The ConceptD 7 Ezel finished with an impressively low time for a convertible laptop. The high 5.1GHz boost clock of its Core i7 chip and 32GB of memory are ideal for advanced Photoshop tasks.

Graphics Tests

Our first two benchmarks in this section measure the gaming performance potential of a PC. In UL's 3DMark, we run the Sky Diver (lightweight, capable of running on integrated graphics) and Fire Strike (more demanding, for high-end gaming PCs) subtests, both DirectX 11-based.

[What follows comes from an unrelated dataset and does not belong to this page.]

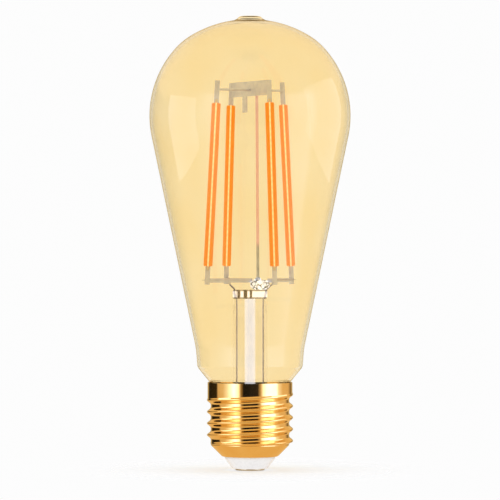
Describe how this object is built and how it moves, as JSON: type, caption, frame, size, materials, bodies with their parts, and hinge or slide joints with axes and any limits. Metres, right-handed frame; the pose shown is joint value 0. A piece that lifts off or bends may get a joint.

Unigine Corp.'s Superposition is another gaming simulation that uses a different rendering engine to produce a complex 3D scene.

The ConceptD 7 Ezel's GeForce RTX 2080 Super Max-Q GPU gave it top scores in these tests, as it should have, though the ZBook Create G7 wasn't far behind with its RTX 2070 Max-Q.

For cooling, the ConceptD 7 Ezel relies on cooling fans that jet air out the sides and back of the chassis. They ran frequently and noticeably, especially during our benchmark runs. They did, however, keep the chassis cool top and bottom.

Battery Rundown Test

For our last benchmark, we measure a laptop's unplugged runtime while playing a locally stored video with screen brightness at 50 percent and audio volume at 100 percent. We use the notebook's energy-saving rather than balanced or other power profile where available, turn off Wi-Fi, and even disable keyboard backlighting to squeeze as much life as possible out of the system.

Eight hours of unplugged life from a convertible this powerful is impressive, especially considering its active digitizer; it's longer than we expect from gaming notebooks with similar components. It even outdid the much less powerful Spectre x360 15.

One of the Biggest, Baddest Convertibles Around

Acer's ConceptD 7 Ezel defies convention by combining the power of a top-shelf gaming laptop with a Wacom EMR-enabled screen. It's a blissful combination for designers and creators, though not one without compromise. This is one bulky device, and one that will set you back financially even in its base configuration. But for those willing to ante up, this one-of-a-kind convertible delivers an unparalleled creative experience.